The pointer passed to reset() is of type B* and not D*. Here, the aurora::VirtualClone policy would work again.

Advantages

CopiedPtr<T> vs. T
You might ask yourself why one wouldn't directly use T. There are several advantages of CopiedPtr<T> over T:

It works with polymorphic types
It works with noncopyable types (if there's no copy constructor, you can specify a different cloner strategy)
The type T needn't be complete at the declaration of CopiedPtr<T>, which reduces header dependencies
The smart pointer is movable even if T itself is not

CopiedPtr<T> vs. T*
One can still use raw pointers to achieve some of the points mentioned above.

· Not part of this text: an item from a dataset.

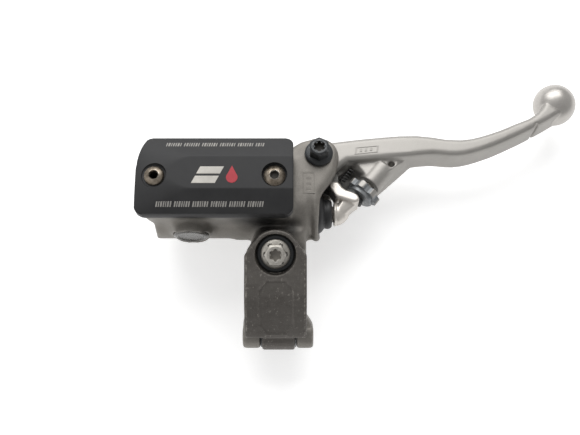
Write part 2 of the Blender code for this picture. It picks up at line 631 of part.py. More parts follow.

The reasons to prefer CopiedPtr<T> are:

RAII, no memory management, exception safety
Once the pointer has been initialized, it automatically knows how to copy and destroy its objects. This knowledge is hidden from the user, so one can limit interfaces to a single CopiedPtr<T> type that works with arbitrary cloners and deleters.

Limitations

Of course, aurora::CopiedPtr is not the ultimate solution to every problem. There are limitations which are useful to know:

Because cloners and deleters can be assigned at runtime, they bring some performance overhead. This concerns memory usage as well as runtime speed during creation, copy construction and destruction of smart pointers (but not dereferencing). So if you don't exploit these features, you'd better use a more basic smart pointer like std::unique_ptr.
The aurora::OperatorNewCopy strategy (default cloner) requires a pointer to the derived type to be passed at initialization. You cannot initialize CopiedPtr<Base> with Base* unless you use a different cloner, like aurora::VirtualClone.